Which brings me back to the story of the G20 and the quote I found in the story: "Officials are instead focused on discussing the framework for a coordinated reversal of emergency measures once the economy has stabilized."

Just what does that mean?

In a nutshell they are going to stop the flow of credit (liquidity)! They know it has to happen. They know the madness (borrowing at an exponential rate) cannot continue or else they risk upsetting the "status quo" or social mood to the point of worldwide revolution when it all comes crashing down. (Yet it will anyway). They realize that it is madness but they won't say so. The finance ministers of the world quietly must know, "we cannot cheat nature in the long run." They must know it in their hearts. They are growing fearful along with general worldwide social mood.
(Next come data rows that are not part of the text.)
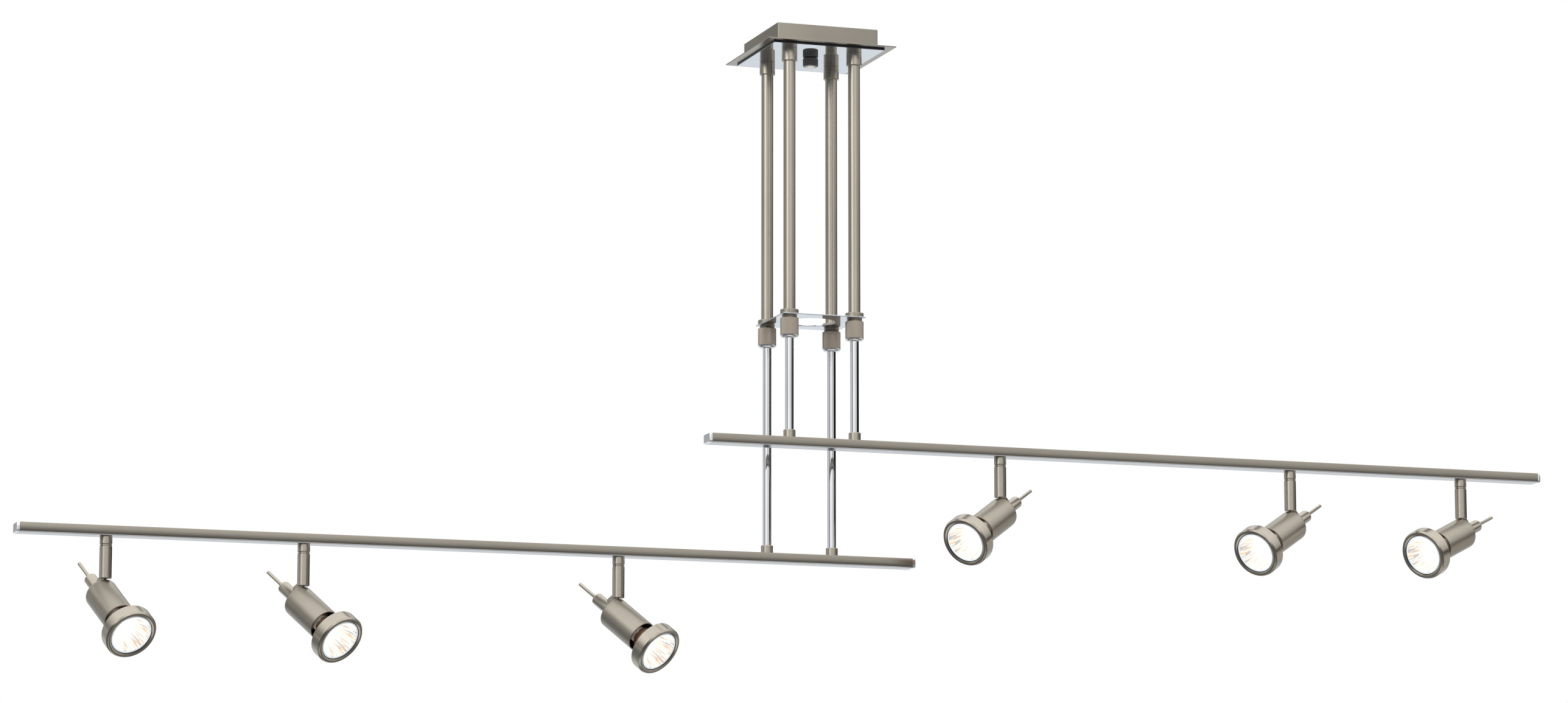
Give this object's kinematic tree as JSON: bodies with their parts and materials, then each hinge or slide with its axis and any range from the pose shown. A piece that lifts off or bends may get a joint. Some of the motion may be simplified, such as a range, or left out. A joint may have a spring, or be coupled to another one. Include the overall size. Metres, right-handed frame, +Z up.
{
  "type": "track lighting fixture",
  "caption": "Ceiling fixture with a square canopy, telescopic stems, staggered horizontal rails and aimable reflector-lamp spot heads.",
  "frame": {"origin": "centre of the canopy in the ceiling plane, midway between the two ceiling-box slots", "axes": "+X along the rails, towards the upper rail's long end; +Y away from the side that carries the upper rail; +Z up, out of the ceiling plane"},
  "size_m": [1.84, 0.1961, 0.7598],
  "materials": {
    "brushed_nickel": "satin nickel plate, brushed along each piece",
    "chrome": "polished chrome plate",
    "mirror_polish": "mirror polished, dark ground edge",
    "dark_knurl": "blackened fine knurl, bright end",
    "zinc_plate": "zinc plated",
    "steel_fasteners": "zinc plated steel",
    "black_plastic": "moulded",
    "nylon": "natural nylon",
    "ceramic_white": "glazed steatite",
    "lamp_glass": "faceted dichroic reflector, copper tint from behind, lit"
  },
  "bodies": {
    "canopy": {"ceiling_bracket": "zinc_plate", "canopy_fasteners": "steel_fasteners", "canopy_pan": "brushed_nickel", "trim_plate": "brushed_nickel", "mirror_panel": "mirror_polish", "terminal_block": "black_plastic", "stem_sockets": "brushed_nickel", "outer_tubes": "brushed_nickel", "spreader_plate": "chrome", "clamp_bushes": "brushed_nickel", "clamp_collets": "nylon"},
    "knob": {"canopy_knob": "dark_knurl"},
    "nut_1": {"clamp_nut_1": "brushed_nickel"},
    "nut_2": {"clamp_nut_2": "brushed_nickel"},
    "nut_3": {"clamp_nut_3": "brushed_nickel"},
    "nut_4": {"clamp_nut_4": "brushed_nickel"},
    "upper_rail_set": {"upper_rail": "brushed_nickel", "upper_rail_trim": "chrome", "upper_rail_collars": "brushed_nickel", "upper_rods": "chrome"},
    "lower_rail_set": {"lower_rail": "brushed_nickel", "lower_rail_trim": "chrome", "lower_rail_collars": "brushed_nickel", "lower_rods": "chrome"},
    "stem_1": {"head_1_stem": "brushed_nickel"},
    "head_1": {"head_1_tail": "brushed_nickel", "head_1_shell": "brushed_nickel", "head_1_lampholder": "ceramic_white", "head_1_lamp": "lamp_glass", "head_1_bezel": "brushed_nickel"},
    "stem_2": {"head_2_stem": "brushed_nickel"},
    "head_2": {"head_2_tail": "brushed_nickel", "head_2_shell": "brushed_nickel", "head_2_lampholder": "ceramic_white", "head_2_lamp": "lamp_glass", "head_2_bezel": "brushed_nickel"},
    "stem_3": {"head_3_stem": "brushed_nickel"},
    "head_3": {"head_3_tail": "brushed_nickel", "head_3_shell": "brushed_nickel", "head_3_lampholder": "ceramic_white", "head_3_lamp": "lamp_glass", "head_3_bezel": "brushed_nickel"},
    "stem_4": {"head_4_stem": "brushed_nickel"},
    "head_4": {"head_4_tail": "brushed_nickel", "head_4_shell": "brushed_nickel", "head_4_lampholder": "ceramic_white", "head_4_lamp": "lamp_glass", "head_4_bezel": "brushed_nickel"},
    "stem_5": {"head_5_stem": "brushed_nickel"},
    "head_5": {"head_5_tail": "brushed_nickel", "head_5_shell": "brushed_nickel", "head_5_lampholder": "ceramic_white", "head_5_lamp": "lamp_glass", "head_5_bezel": "brushed_nickel"},
    "stem_6": {"head_6_stem": "brushed_nickel"},
    "head_6": {"head_6_tail": "brushed_nickel", "head_6_shell": "brushed_nickel", "head_6_lampholder": "ceramic_white", "head_6_lamp": "lamp_glass", "head_6_bezel": "brushed_nickel"}
  },
  "joints": [
    {"name": "knob_turn", "type": "hinge", "parent": "canopy", "child": "knob", "pos_m": [0, 0, -0.031], "axis": [0, 0, -1], "range_deg": [0, 360]},
    {"name": "nut_1_turn", "type": "hinge", "parent": "canopy", "child": "nut_1", "pos_m": [-0.04, -0.04, -0.356], "axis": [0, 0, -1], "range_deg": [0, 360]},
    {"name": "nut_2_turn", "type": "hinge", "parent": "canopy", "child": "nut_2", "pos_m": [-0.04, 0.04, -0.356], "axis": [0, 0, -1], "range_deg": [0, 360]},
    {"name": "nut_3_turn", "type": "hinge", "parent": "canopy", "child": "nut_3", "pos_m": [0.04, -0.04, -0.356], "axis": [0, 0, -1], "range_deg": [0, 360]},
    {"name": "nut_4_turn", "type": "hinge", "parent": "canopy", "child": "nut_4", "pos_m": [0.04, 0.04, -0.356], "axis": [0, 0, -1], "range_deg": [0, 360]},
    {"name": "upper_rail_height", "type": "slide", "parent": "canopy", "child": "upper_rail_set", "axis": [0, 0, 1], "range_m": [-0.16, 0.095]},
    {"name": "lower_rail_height", "type": "slide", "parent": "canopy", "child": "lower_rail_set", "axis": [0, 0, 1], "range_m": [-0.13, 0.135]},
    {"name": "head_1_swivel", "type": "hinge", "parent": "lower_rail_set", "child": "stem_1", "pos_m": [-0.8176, 0.04, -0.6349], "axis": [0, 0, 1], "range_deg": [-170, 170]},
    {"name": "head_1_tilt", "type": "hinge", "parent": "stem_1", "child": "head_1", "pos_m": [-0.8176, 0.04, -0.6641], "axis": [0.9397, 0.342, 0], "range_deg": [-20, 27]},
    {"name": "head_2_swivel", "type": "hinge", "parent": "lower_rail_set", "child": "stem_2", "pos_m": [-0.592, 0.04, -0.6349], "axis": [0, 0, 1], "range_deg": [-170, 170]},
    {"name": "head_2_tilt", "type": "hinge", "parent": "stem_2", "child": "head_2", "pos_m": [-0.592, 0.04, -0.6641], "axis": [0.8572, 0.515, 0], "range_deg": [-18, 29]},
    {"name": "head_3_swivel", "type": "hinge", "parent": "lower_rail_set", "child": "stem_3", "pos_m": [-0.2207, 0.04, -0.6349], "axis": [0, 0, 1], "range_deg": [-170, 170]},
    {"name": "head_3_tilt", "type": "hinge", "parent": "stem_3", "child": "head_3", "pos_m": [-0.2207, 0.04, -0.6641], "axis": [0.829, 0.5592, 0], "range_deg": [-18, 29]},
    {"name": "head_4_swivel", "type": "hinge", "parent": "upper_rail_set", "child": "stem_4", "pos_m": [0.2207, -0.04, -0.5095], "axis": [0, 0, 1], "range_deg": [-170, 170]},
    {"name": "head_4_tilt", "type": "hinge", "parent": "stem_4", "child": "head_4", "pos_m": [0.2207, -0.04, -0.5387], "axis": [0.515, -0.8572, 0], "range_deg": [-12, 35]},
    {"name": "head_5_swivel", "type": "hinge", "parent": "upper_rail_set", "child": "stem_5", "pos_m": [0.592, -0.04, -0.5095], "axis": [0, 0, 1], "range_deg": [-170, 170]},
    {"name": "head_5_tilt", "type": "hinge", "parent": "stem_5", "child": "head_5", "pos_m": [0.592, -0.04, -0.5387], "axis": [0.4695, -0.8829, 0], "range_deg": [-10, 37]},
    {"name": "head_6_swivel", "type": "hinge", "parent": "upper_rail_set", "child": "stem_6", "pos_m": [0.8176, -0.04, -0.5095], "axis": [0, 0, 1], "range_deg": [-170, 170]},
    {"name": "head_6_tilt", "type": "hinge", "parent": "stem_6", "child": "head_6", "pos_m": [0.8176, -0.04, -0.5387], "axis": [0.4226, -0.9063, 0], "range_deg": [-5, 42]}
  ]
}
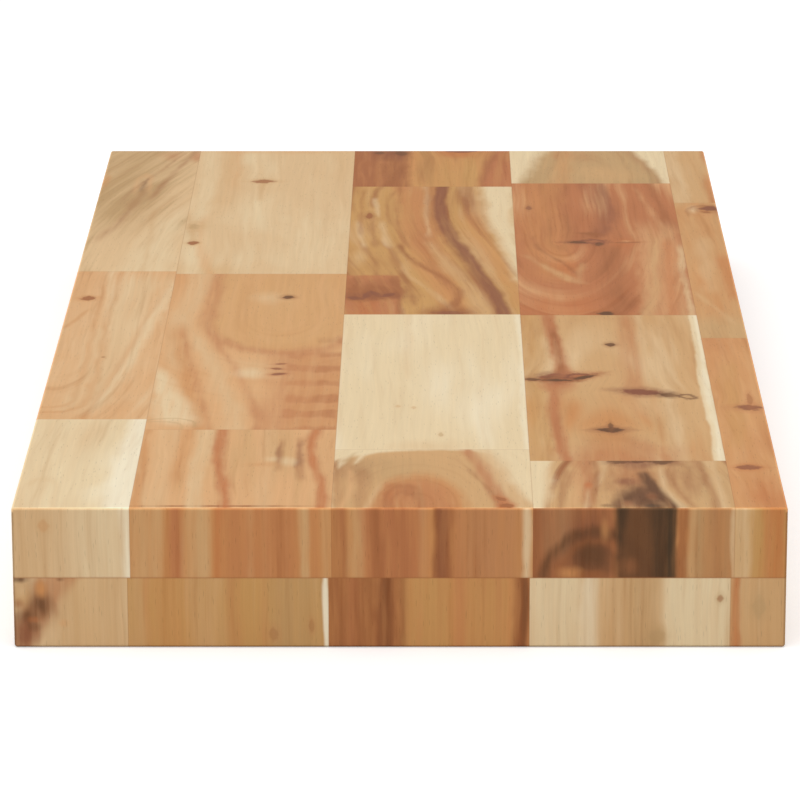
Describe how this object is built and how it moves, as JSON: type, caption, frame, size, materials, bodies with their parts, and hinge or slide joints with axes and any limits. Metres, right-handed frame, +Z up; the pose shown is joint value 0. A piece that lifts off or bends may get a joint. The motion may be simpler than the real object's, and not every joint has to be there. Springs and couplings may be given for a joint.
{
  "type": "table top",
  "caption": "Block-glued solid acacia table top: two layers of short staves glued into one rectangular slab with eased edges.",
  "frame": {"origin": "middle of the underside", "axes": "+Z up out of the top face, +Y along the staves from the front end to the back end, +X across the staves"},
  "size_m": [0.2, 0.4, 0.038],
  "materials": {
    "sapwood_cream": "sanded and oiled, satin",
    "heartwood_tan": "sanded and oiled, satin",
    "heartwood_golden": "sanded and oiled, satin",
    "heartwood_red": "sanded and oiled, satin",
    "heartwood_brown": "sanded and oiled, satin"
  },
  "bodies": {
    "root": {"lower_stave_a1": "heartwood_tan", "lower_stave_a2": "heartwood_golden", "lower_stave_a3": "heartwood_brown", "lower_stave_b1": "heartwood_brown", "lower_stave_b2": "heartwood_tan", "lower_stave_b3": "sapwood_cream", "lower_stave_b4": "heartwood_red", "lower_stave_c1": "heartwood_red", "lower_stave_c2": "heartwood_golden", "lower_stave_c3": "heartwood_tan", "lower_stave_d1": "sapwood_cream", "lower_stave_d2": "heartwood_red", "lower_stave_d3": "heartwood_golden", "lower_stave_e1": "heartwood_tan", "lower_stave_e2": "heartwood_golden", "lower_stave_e3": "heartwood_brown", "upper_stave_a1": "sapwood_cream", "upper_stave_a2": "heartwood_tan", "upper_stave_a3": "heartwood_tan", "upper_stave_b1": "heartwood_tan", "upper_stave_b2": "heartwood_tan", "upper_stave_b3": "sapwood_cream", "upper_stave_c1": "heartwood_brown", "upper_stave_c2": "sapwood_cream", "upper_stave_c3": "heartwood_golden", "upper_stave_c4": "heartwood_red", "upper_stave_d1": "heartwood_brown", "upper_stave_d2": "heartwood_golden", "upper_stave_d3": "heartwood_red", "upper_stave_d4": "heartwood_tan", "upper_stave_e1": "heartwood_brown", "upper_stave_e2": "heartwood_tan", "upper_stave_e3": "heartwood_tan"}
  },
  "joints": []
}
However even with all the words they spew, they cannot act. They will not act. They are the herd. Government can only react, and react late. They are always the last to a trade. It is one axiom you can count on: Government (the herd) will only exasperate things. The herd is never the answer. Politicians are not savants, particularly 21st century politicians. They are subservient to ineptitude. You can actually make money on that fact. It is one of the reasons why I am calling for the ultimate bear market low of under 1000 DOW. The government's predictable bearish actions will ensure it! Toward the end of the bear market they will pass laws to prevent the market from crashing after the fact! (Count on it!)

And in the end, Governments will act on that growing fear somewhere along the line. They will pull the line of credit when it is needed most. One nation will "break ranks" and others will follow. They will inflame the situation at hand. You can count on it.

And 21st century "liquidity" will be revealed for what it is: A great Ponzi of worldwide proportions. An act of faith. And when faith monetary systems fail. Look it up in the history books.

Nature cannot be cheated forever in the end. She demands payment. Liquid payments.